Although my courses happened to teach me about subjects in my major, every course you take will still help you in the future. Think about it: you are in an entirely new country, whichever you choose, and you are in a classroom. The professor will be from that area and will be able to give you lessons from their local perspective. Already, you will begin to understand and learn what the people from that country think and think about. Also, once you live outside of the U.S. for a while, you are able to learn about an entirely new culture and find new ways to empathize with those not from your background. You are able to work on your ability to think bigger and outside of what you know. That alone will help you in the future. The independence, confidence and experience that you had there will follow you for a lifetime.

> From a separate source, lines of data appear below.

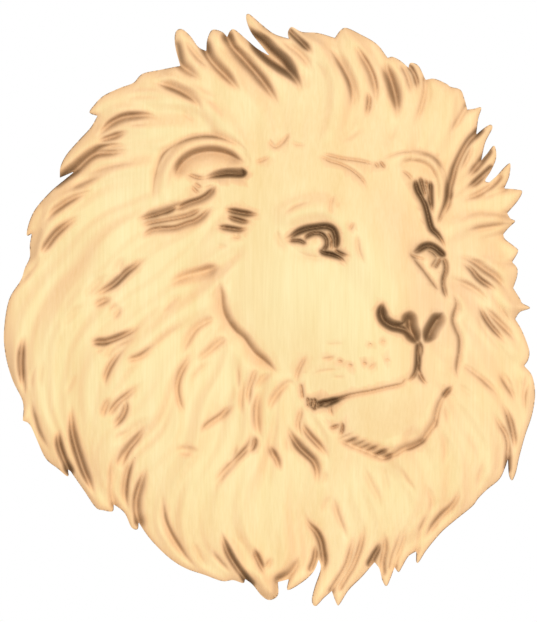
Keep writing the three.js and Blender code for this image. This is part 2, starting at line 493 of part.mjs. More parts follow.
// The edge of the cheek over the mane.
const CHEEK = [
  groove([[218, 278], [221, 294], [222, 307], [226, 319], [235, 331], [243, 338], [248, 345],
    [255, 354], [265, 362], [280, 375]], 12, 22, 5.5, SOFT, SHORT),
];

const FORMS = [
  ...HEAD,
  ...NOTCH_CUTS,
  ...MANE_CUTS,
  ...NEAR_EAR,
  ...EAR_TUFTS,
  ...FAR_EAR,
  ...FOREHEAD,
  ...NEAR_EYE,
  ...FAR_EYE,
  ...NOSE,
  ...MOUTH,
  ...CHIN,
  ...CHEEK,
];

// The outline as a closed ring of points, smooth between its notches.
function outlineRing() {
  const first = OUTLINE.findIndex((point) => point[2] === NOTCH);
  const turned = [...OUTLINE.slice(first), ...OUTLINE.slice(0, first + 1)];
  const ring = [];
  let run = [turned[0]];
  for (const point of turned.slice(1)) {
    run.push(point);
    if (point[2] !== NOTCH) continue;
    const curve = new THREE.SplineCurve(run.map(([x, y]) => new THREE.Vector2(x, y)));
    const pieces = Math.max(run.length - 1, Math.ceil(curve.getLength() / OUTLINE_STEP));
    ring.push(...curve.getPoints(pieces).slice(0, -1));
    run = [point];
  }
  return ring;
}

// Divides the edges of the ring until no other corner of it lies in the circle round an edge,
// so that every edge of the outline is an edge of the net of triangles.
function divideRing(ring) {
  for (let i = 0; i < ring.length; i++) {
    const from = ring[i];
    const to = ring[(i + 1) % ring.length];
    const middle = from.clone().lerp(to, 0.5);
    const radius = from.distanceTo(to) / 2;
    const crowded = ring.some((p) => p !== from && p !== to && p.distanceTo(middle) < radius);
    if (crowded && 2 * radius > CLOSEST) {
      ring.splice(i + 1, 0, middle);
      i = -1;
    }
  }
  return ring;
}

// Whether a place lies inside the ring.
function isInside(ring, x, y) {
  let inside = false;
  ring.forEach((a, i) => {
    const b = ring[(i + 1) % ring.length];
    if (a.y > y !== b.y > y && x < a.x + ((y - a.y) * (b.x - a.x)) / (b.y - a.y)) inside = !inside;
  });
  return inside;
}

// How far a place is from the nearest edge of the ring.
function rimDistance(ring, x, y) {
  let least = Infinity;
  ring.forEach((a, i) => {
    const b = ring[(i + 1) % ring.length];
    const dx = b.x - a.x;
    const dy = b.y - a.y;
    const u = THREE.MathUtils.clamp(((x - a.x) * dx + (y - a.y) * dy) / (dx * dx + dy * dy), 0, 1);
    least = Math.min(least, Math.hypot(x - a.x - u * dx, y - a.y - u * dy));
  });
  return least;
}

// The height of the carving over the flat back, in drawing units.
function carvedHeight(inward, x, y) {
  const surface = { rise: MANE_RISE * (1 - Math.exp(-inward / MANE_REACH)) + RIM_RISE, cut: 0 };
  for (const form of FORMS) form.change(x, y, surface);
  const board = BOARD / UNIT;
  const height = board + surface.rise - surface.cut - EDGE_DROP * Math.exp(-inward / EDGE_WIDTH);
  const spare = board - THINNEST;
  return height < board ? THINNEST + spare * Math.exp((height - board) / spare) : height;
}

// The places inside the outline where the surface has a vertex: along each cut and ridge and along
// both its shoulders, in a row beside the outline, and in a loose net over the rest.
function netPoints(ring) {
  const points = [];
  const add = (x, y, apart) => {
    if (!isInside(ring, x, y)) return;
    if (points.some((p) => Math.hypot(p.x - x, p.y - y) < apart)) return;
    const crowdsRim = ring.some((a, i) => {
      const b = ring[(i + 1) % ring.length];
      const middle = new THREE.Vector2((a.x + b.x) / 2, (a.y + b.y) / 2);
      return Math.hypot(middle.x - x, middle.y - y) < a.distanceTo(b) / 2 + RIM_GAP;
    });
    if (!crowdsRim) points.push(new THREE.Vector2(x, y));
  };
  for (const side of [0, 1, -1]) {
    for (const { track, left, right } of FORMS.filter((form) => form.track)) {
      const count = Math.max(2, Math.round(track.length / GROOVE_STEP));
      for (let i = 0; i <= count; i++) {
        const place = track.placeAt(i / count);
        const across = side * (side > 0 ? right : left) * SHOULDER;
        add(place.x - place.dy * across, place.y + place.dx * across, CLOSEST);
      }
    }
  }
  ring.forEach((a, i) => {
    const b = ring[(i + 1) % ring.length];
    const length = a.distanceTo(b);
    const x = (a.x + b.x) / 2 - ((b.y - a.y) / length) * EDGE_ROW;
    const y = (a.y + b.y) / 2 + ((b.x - a.x) / length) * EDGE_ROW;
    add(x, y, EDGE_ROW_GAP);
  });
  const rowStep = GROUND_STEP * Math.sin(Math.PI / 3);
  for (let row = 0; TOP + row * rowStep < BOTTOM; row++) {
    const shift = row % 2 ? GROUND_STEP / 2 : 0;
    for (let x = LEFT + shift; x < RIGHT; x += GROUND_STEP) {
      add(x, TOP + row * rowStep, GROUND_GAP);
    }
  }
  return points;
}

// The circle through three points.
function circleThrough(a, b, c) {
  const bx = b.x - a.x;
  const by = b.y - a.y;
  const cx = c.x - a.x;
  const cy = c.y - a.y;
  const twiceArea = 2 * (bx * cy - by * cx);
  const ux = (cy * (bx * bx + by * by) - by * (cx * cx + cy * cy)) / twiceArea;
  const uy = (bx * (cx * cx + cy * cy) - cx * (bx * bx + by * by)) / twiceArea;
  return { x: a.x + ux, y: a.y + uy, radiusSquared: ux * ux + uy * uy };
}

// The Delaunay net of triangles over the points, as triples of point numbers.
function triangulate(points) {
  const far = FAR_CORNERS * (BOTTOM - TOP);
  const all = [
    ...points,
    new THREE.Vector2(MIDDLE_X - far, MIDDLE_Y - far),
    new THREE.Vector2(MIDDLE_X + far, MIDDLE_Y - far),
    new THREE.Vector2(MIDDLE_X, MIDDLE_Y + far),
  ];
  const make = (...corners) => ({ corners, circle: circleThrough(...corners.map((n) => all[n])) });
  let triangles = [make(points.length, points.length + 1, points.length + 2)];
  points.forEach((p, n) => {
    const hit = ({ circle }) => (p.x - circle.x) ** 2 + (p.y - circle.y) ** 2 < circle.radiusSquared;
    const edges = new Map();
    const kept = [];
    for (const triangle of triangles) {
      if (!hit(triangle)) {
        kept.push(triangle);
        continue;
      }
      triangle.corners.forEach((from, i) => {
        const to = triangle.corners[(i + 1) % 3];
        if (!edges.delete(`${to} ${from}`)) edges.set(`${from} ${to}`, [from, to]);
      });
    }
    triangles = [...kept, ...[...edges.values()].map(([from, to]) => make(from, to, n))];
  });
  return triangles.map(({ corners }) => corners).filter((corners) => Math.max(...corners) < points.length);
}

// Whether three corners run clockwise as the drawing is seen, with y downwards.
function turnsRight(a, b, c) {
  return (b.x - a.x) * (c.y - a.y) - (b.y - a.y) * (c.x - a.x) > 0;
}

// The whole plaque as one closed surface: the carving, the edge of the board and the flat back.
function plaqueGeometry() {
  const ring = divideRing(outlineRing());
  const net = [...ring, ...netPoints(ring)];
  const vertices = [];
  const faces = [];
  net.forEach(({ x, y }, i) => {
    const inward = i < ring.length ? 0 : rimDistance(ring, x, y);
    vertices.push((x - MIDDLE_X) * UNIT, -carvedHeight(inward, x, y) * UNIT, (MIDDLE_Y - y) * UNIT);
  });
  for (const [a, b, c] of triangulate(net)) {
    const middleX = (net[a].x + net[b].x + net[c].x) / 3;
    const middleY = (net[a].y + net[b].y + net[c].y) / 3;
    if (!isInside(ring, middleX, middleY)) continue;
    faces.push(...(turnsRight(net[a], net[b], net[c]) ? [a, c, b] : [a, b, c]));
  }
  const back = net.length;
  for (const { x, y } of ring) vertices.push((x - MIDDLE_X) * UNIT, 0, (MIDDLE_Y - y) * UNIT);
  ring.forEach((_, i) => {
    const next = (i + 1) % ring.length;
    faces.push(i, next, back + i, next, back + next, back + i);
  });
  for (const [a, b, c] of THREE.ShapeUtils.triangulateShape(ring, [])) {
    const corners = turnsRight(ring[a], ring[b], ring[c]) ? [a, b, c] : [a, c, b];
    faces.push(...corners.map((corner) => back + corner));
  }
  const geometry = new THREE.BufferGeometry();
  geometry.setAttribute("position", new THREE.Float32BufferAttribute(vertices, 3));
  geometry.setIndex(faces);
  geometry.computeVertexNormals();
  return geometry;
}

const limewood = new THREE.MeshStandardMaterial({ color: 0xf6dca4, roughness: 0.62, metalness: 0 });

const plaque = new THREE.Mesh(plaqueGeometry(), limewood);
plaque.name = "lion_relief";

const group = new THREE.Group();
group.add(plaque);
export default group;
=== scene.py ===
"""The looks of a lion's head plaque, carved in relief from one pale board."""

import math

import bpy
import numpy as np
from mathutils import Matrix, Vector


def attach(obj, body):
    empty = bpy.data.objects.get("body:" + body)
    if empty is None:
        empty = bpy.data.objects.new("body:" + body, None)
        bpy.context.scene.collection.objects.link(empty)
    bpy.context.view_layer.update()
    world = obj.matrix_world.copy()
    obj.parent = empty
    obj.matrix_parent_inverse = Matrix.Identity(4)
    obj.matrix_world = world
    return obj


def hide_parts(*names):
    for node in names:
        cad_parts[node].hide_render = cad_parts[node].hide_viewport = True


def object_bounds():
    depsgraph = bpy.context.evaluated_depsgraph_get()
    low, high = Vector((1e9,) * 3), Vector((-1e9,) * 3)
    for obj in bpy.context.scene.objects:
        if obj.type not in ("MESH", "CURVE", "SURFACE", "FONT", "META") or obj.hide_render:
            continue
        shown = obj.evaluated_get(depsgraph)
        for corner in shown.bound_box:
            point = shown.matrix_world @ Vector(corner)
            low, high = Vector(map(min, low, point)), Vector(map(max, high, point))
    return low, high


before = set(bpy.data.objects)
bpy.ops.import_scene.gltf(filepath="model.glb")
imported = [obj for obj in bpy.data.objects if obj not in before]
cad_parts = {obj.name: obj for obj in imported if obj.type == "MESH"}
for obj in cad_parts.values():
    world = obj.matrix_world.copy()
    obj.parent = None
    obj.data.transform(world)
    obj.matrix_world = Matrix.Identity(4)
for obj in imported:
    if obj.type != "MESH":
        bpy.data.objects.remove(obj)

cad_box = [list(corner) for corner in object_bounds()]

# The drawing: x to the right, y down, one unit about the width of a strand of hair
LEFT, RIGHT, TOP, BOTTOM = 3, 536, 13, 607
MIDDLE_X, MIDDLE_Y = (LEFT + RIGHT) / 2, (TOP + BOTTOM) / 2
PITCH = 0.8  # of the grid that carries the heights, in drawing units

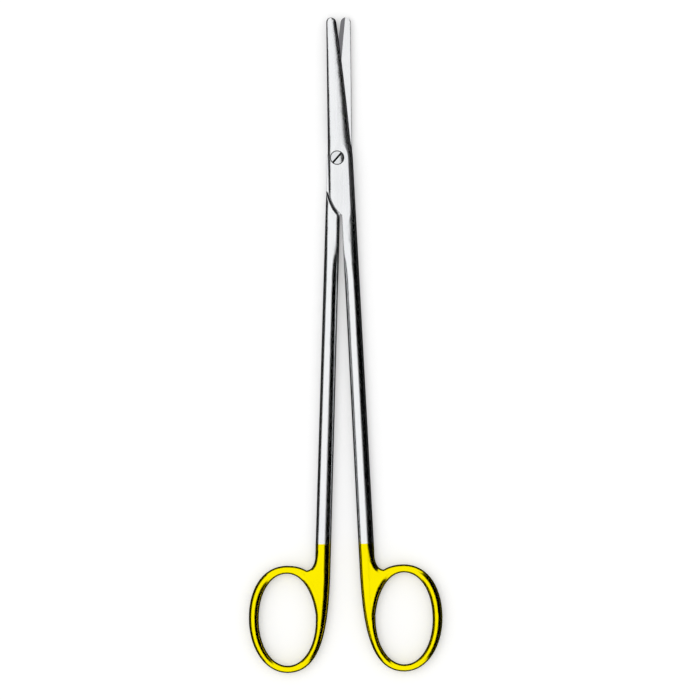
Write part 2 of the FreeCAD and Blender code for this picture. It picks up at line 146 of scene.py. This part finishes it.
edge_radius = add_node(tree, "ShaderNodeMapRange", {
    "Value": apart.outputs["Y"], "From Min": CROTCH + CROTCH_BLEND, "From Max": CROTCH - CROTCH_BLEND,
    "To Min": GROUND_EDGE_RADIUS, "To Max": BUFFED_EDGE_RADIUS})
edges = add_node(tree, "ShaderNodeBevel", {"Radius": edge_radius.outputs["Result"]}, samples=8)
relief = add_node(tree, "ShaderNodeBump", {
    "Height": streaks.outputs["Fac"], "Strength": GRAIN_STRENGTH, "Distance": GRAIN_DEPTH,
    "Normal": edges.outputs["Normal"]})
surface = add_node(tree, "ShaderNodeBsdfPrincipled", {
    "Base Color": colour.outputs["Result"], "Metallic": 1.0, "Roughness": roughness.outputs["Result"],
    "Normal": relief.outputs["Normal"]})
add_node(tree, "ShaderNodeOutputMaterial", {"Surface": surface.outputs["BSDF"]})
for name in ("front_half", "back_half"):
    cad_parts[name].material_slots[0].material = satin


# The cutting inserts: sintered tungsten carbide strips, brazed into a rebate along each blade's edge
# and ground together with it.
CARBIDE = "#85868A"
CARBIDE_SHADE = "#737274"
GRIT = 0.2 * MM                 # grinding marks, drawn coarser than real ones so that they show
CARBIDE_SMOOTHEST = 0.3
CARBIDE_ROUGHEST = 0.42

# Ground tungsten carbide: a much darker grey than the steel beside it, and finely matt.
carbide, tree = new_material("ground_tungsten_carbide")
place = add_node(tree, "ShaderNodeTexCoord")
marks = add_node(tree, "ShaderNodeTexNoise", {
    "Vector": place.outputs["Object"], "Scale": 1 / GRIT, "Detail": 2.0})
colour = add_node(tree, "ShaderNodeMix", {
    "Factor": marks.outputs["Fac"], "A": linear(CARBIDE), "B": linear(CARBIDE_SHADE)}, data_type="RGBA")
roughness = add_node(tree, "ShaderNodeMapRange", {
    "Value": marks.outputs["Fac"], "To Min": CARBIDE_SMOOTHEST, "To Max": CARBIDE_ROUGHEST})
surface = add_node(tree, "ShaderNodeBsdfPrincipled", {
    "Base Color": colour.outputs["Result"], "Metallic": 1.0, "Roughness": roughness.outputs["Result"]})
add_node(tree, "ShaderNodeOutputMaterial", {"Surface": surface.outputs["BSDF"]})
for name in ("front_insert", "back_insert"):
    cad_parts[name].material_slots[0].material = carbide


# The pivot screw: a slotted shoulder screw turned from bright stainless bar, with rings left by the tool.
# It goes in from the front and its threaded end is ground flush with the back.
SCREW = "#E2E4E6"
SCREW_ROUGHNESS = 0.16
TURNING = 0.4 * MM              # one turn of the tool, drawn about four times as coarse so that it shows
TURNING_DEPTH = 0.01 * MM
TURNING_STRENGTH = 0.15
WAVE_STEP = math.tau / 20       # the wave texture repeats once in this length at a scale of 1
SLOT_SHADE = "#1C1D1E"
SLOT_SHADE_LEVEL = 5.38 * MM          # just under the joint's face: below it the slot and the head's side get painted shade

# Bright turned stainless: nearly white and glossy, with faint rings round its middle and painted shade in
# its slot.
bright, tree = new_material("turned_bright_stainless")
place = add_node(tree, "ShaderNodeTexCoord")
rings = add_node(tree, "ShaderNodeTexWave", {
    "Vector": place.outputs["Object"], "Scale": WAVE_STEP / TURNING, "Distortion": 0.0},
    wave_type="RINGS", rings_direction="Z")
relief = add_node(tree, "ShaderNodeBump", {
    "Height": rings.outputs["Fac"], "Strength": TURNING_STRENGTH, "Distance": TURNING_DEPTH})
apart = add_node(tree, "ShaderNodeSeparateXYZ", {"Vector": place.outputs["Object"]})
# Painted shade: all of the screw below the head's top face is near black.
deep = add_node(tree, "ShaderNodeMath", {0: apart.outputs["Z"], 1: SLOT_SHADE_LEVEL}, operation="LESS_THAN")
colour = add_node(tree, "ShaderNodeMix", {
    "Factor": deep.outputs["Value"], "A": linear(SCREW), "B": linear(SLOT_SHADE)}, data_type="RGBA")
surface = add_node(tree, "ShaderNodeBsdfPrincipled", {
    "Base Color": colour.outputs["Result"], "Metallic": 1.0, "Roughness": SCREW_ROUGHNESS,
    "Normal": relief.outputs["Normal"]})
add_node(tree, "ShaderNodeOutputMaterial", {"Surface": surface.outputs["BSDF"]})
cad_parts["pivot_screw"].material_slots[0].material = bright


# The floor: a plain white studio table, large enough to meet the horizon from any side.
# It is white to the camera and in the metal, and keeps the shadow of the scissors.
FLOOR_SIZE = 60.0               # metres
FLOOR = "#F7F7F7"
FLOOR_LIFT = 0.23               # glow that takes the lit table to white


def seen_rays(tree):
    """1 for what the camera sees, straight or by way of metal or glass, and 0 for the light on things."""
    path = add_node(tree, "ShaderNodeLightPath")
    straight_or_metal = add_node(tree, "ShaderNodeMath", {
        0: path.outputs["Is Camera Ray"], 1: path.outputs["Is Glossy Ray"]}, operation="MAXIMUM")
    any_way = add_node(tree, "ShaderNodeMath", {
        0: straight_or_metal.outputs["Value"], 1: path.outputs["Is Transmission Ray"]},
        operation="MAXIMUM")
    return any_way.outputs["Value"]


bpy.ops.object.select_all(action="DESELECT")
bpy.ops.mesh.primitive_plane_add(size=FLOOR_SIZE, location=(0, 0, 0))
floor = bpy.context.object
floor.name = "studio_floor"
paper, tree = new_material("matt_white_table")
lift = add_node(tree, "ShaderNodeMath", {0: seen_rays(tree), 1: FLOOR_LIFT}, operation="MULTIPLY")
matt = add_node(tree, "ShaderNodeBsdfDiffuse", {"Color": linear(FLOOR)})
glow = add_node(tree, "ShaderNodeEmission", {"Strength": lift.outputs["Value"]})
both = add_node(tree, "ShaderNodeAddShader", {0: matt.outputs["BSDF"], 1: glow.outputs["Emission"]})
add_node(tree, "ShaderNodeOutputMaterial", {"Surface": both.outputs["Shader"]})
floor.data.materials.append(paper)


# The light: a white tent, a broad soft box above and to the left, and dark cards that only the metal
# sees. The tall card on the right gives the dark right-hand flanks, the low one on the left gives the
# thin dark line along the left-hand ones, and the one laid on the table gives the dark lower walls.
TENT = "#FFFFFF"
TENT_LIGHT = 0.73               # how strongly the tent lights the scissors, though it looks pure white
BOX_PLACE = (-0.55, 0.2, 1.7)   # metres, like the other places and sizes in this section
BOX_SIZE = 1.6
BOX_POWER = 6.6                 # watts
CARD_DISTANCE = 1.5
CARD_LENGTH = 3.2
CARD_MIDDLE = -0.06             # the cards are centred on the scissors' length
RIGHT_CARD_TOP = 75             # height of the upright cards in degrees, as seen from the screw
LEFT_CARD_TOP = 26
TABLE_CARD_SIZE = 1.2
TABLE_CARD_LEVEL = 0.02 * MM
TABLE_CARD_GLOW = 0.02

world = bpy.data.worlds.new("white_tent")
scene.world = world
world.use_nodes = True
tree = world.node_tree
tree.nodes.clear()
level = add_node(tree, "ShaderNodeMapRange", {
    "Value": seen_rays(tree), "To Min": TENT_LIGHT, "To Max": 1.0})
sky = add_node(tree, "ShaderNodeBackground", {"Color": linear(TENT), "Strength": level.outputs["Result"]})
add_node(tree, "ShaderNodeOutputWorld", {"Surface": sky.outputs["Background"]})

bpy.ops.object.select_all(action="DESELECT")
bpy.ops.object.light_add(type="AREA", location=BOX_PLACE)
box = bpy.context.object
box.name = "soft_box"
box.data.shape = "DISK"
box.data.size = BOX_SIZE
box.data.energy = BOX_POWER
box.rotation_mode = "QUATERNION"
box.rotation_quaternion = box.location.to_track_quat("Z", "Y")
box.visible_glossy = False


def dark_card(name, glow, place, turn, size):
    """A flat card that only the metal sees, so it shades nothing and hides nothing."""
    felt, tree = new_material(name)
    dull = add_node(tree, "ShaderNodeEmission", {"Strength": glow})
    add_node(tree, "ShaderNodeOutputMaterial", {"Surface": dull.outputs["Emission"]})
    bpy.ops.object.select_all(action="DESELECT")
    bpy.ops.mesh.primitive_plane_add(size=1, location=place, rotation=(0, turn, 0))
    card = bpy.context.object
    card.name = name
    card.scale = (*size, 1)
    card.data.materials.append(felt)
    card.visible_camera = False
    card.visible_diffuse = False
    card.visible_transmission = False
    card.visible_shadow = False


for name, side, top in (("dark_card_right", 1, RIGHT_CARD_TOP), ("dark_card_left", -1, LEFT_CARD_TOP)):
    height = CARD_DISTANCE * math.tan(math.radians(top))
    dark_card(name, 0.0, (side * CARD_DISTANCE, CARD_MIDDLE, height / 2), math.pi / 2,
              (height, CARD_LENGTH))
dark_card("dark_card_below", TABLE_CARD_GLOW, (0, CARD_MIDDLE, TABLE_CARD_LEVEL), 0.0,
          (TABLE_CARD_SIZE, TABLE_CARD_SIZE))


# The camera: a long lens straight above, as the drawing looks square on at the screw head.
# The scissors lean a little to the left in the picture, so the camera is turned by as much.
PICTURE_WIDTH = 245.0 * MM
LENS = 200.0                    # lens and sensor in millimetres
SENSOR_WIDTH = 36.0
LEAN = -0.7                     # degrees
AIM = (3.66 * MM, -67.25 * MM, 2.7 * MM)

camera_height = AIM[2] + PICTURE_WIDTH * LENS / SENSOR_WIDTH
bpy.ops.object.camera_add(location=(AIM[0], AIM[1], camera_height))
camera = bpy.context.object
camera.name = "camera"
camera.data.lens = LENS
camera.data.sensor_width = SENSOR_WIDTH
camera.rotation_euler = (0, 0, math.radians(LEAN))
scene.camera = camera
scene.view_settings.view_transform = "Standard"
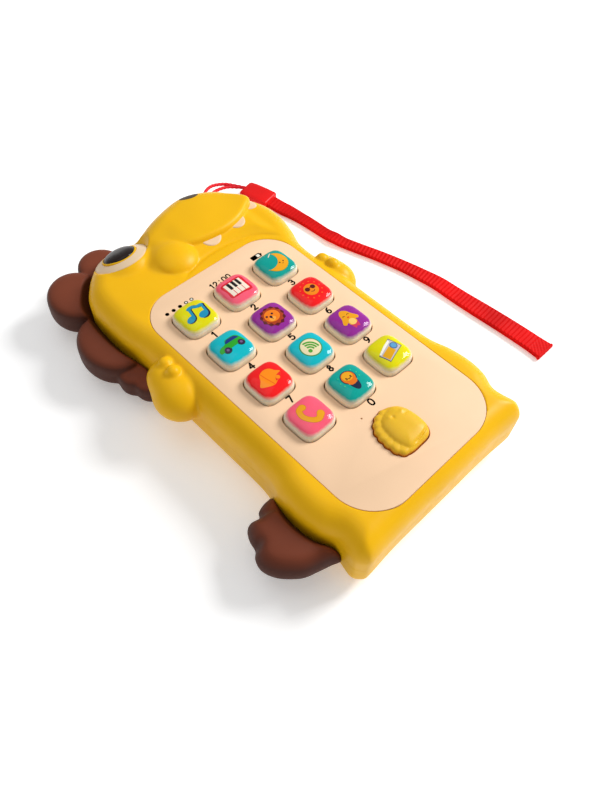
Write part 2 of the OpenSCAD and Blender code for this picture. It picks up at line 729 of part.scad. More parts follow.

I was hesitant about going at first; however, thankfully I made the right choice for me as I would never take that time back. I believe this was the best adventure for me to grow as a person thanks to my informative classes and open mind each day I was there. So with the application deadline approaching, my advice to you would be to research more about studying abroad. What could it mean for you? Where would be your perfect place? If you think this could be right for you, apply for this amazing opportunity! If you are even thinking about, or want to know more about study abroad, speak to your academic advisor as well as the abroad advisors! You never know if it’s right for you unless you try.